Politically, Kerre would like to see a focus on a fairer society in New Zealand.
“Any society where there is a big separation between the haves and the have-nots is an unhappy society and that is where we are getting to. The ones who are doing okay are fine, but the ones who aren’t are really suffering in this country. I want us to be equitable and I want every kid to have the opportunity to fulfil their potential.
“I grew up in the 1970s when the greater good was more important than the individual good; on talkback I hear a lot of opinions and it just worries me that people think everybody’s destiny is up to the individual – often it’s not.

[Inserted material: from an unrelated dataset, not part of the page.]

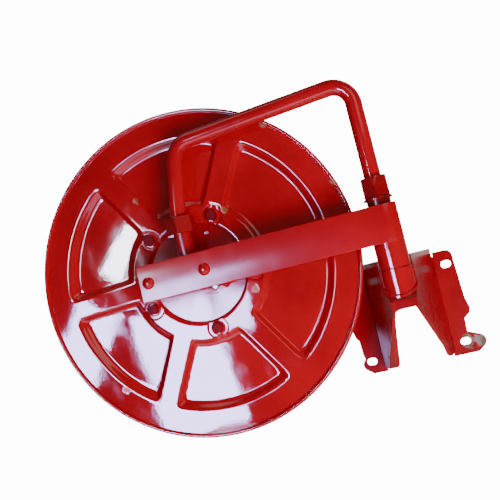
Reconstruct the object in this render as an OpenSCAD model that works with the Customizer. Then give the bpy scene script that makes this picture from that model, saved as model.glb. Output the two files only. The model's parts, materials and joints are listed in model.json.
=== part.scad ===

“Anything bad that has happened to me is because of the choices I’ve made, but for a lot of people it’s not the case – they have accidents, or suffer depression or they just don’t get the start that so many of us used to get.”
And on a charity level, children are Kerre’s focus. She regularly donates to KidsCan and the Salvation Army’s Adopt a Family appeal and this year would also like to get involved in Lesley Max’s Hippy Programme.
“It’s really important work she is doing,” she says.
Her number one focus this year, though, is her grandchild’s arrival.
“What I am looking forward to most is seeing what kind of human is going to develop out of Ranko and Kate – I love that this is a natural manifestation of their love and relationship.”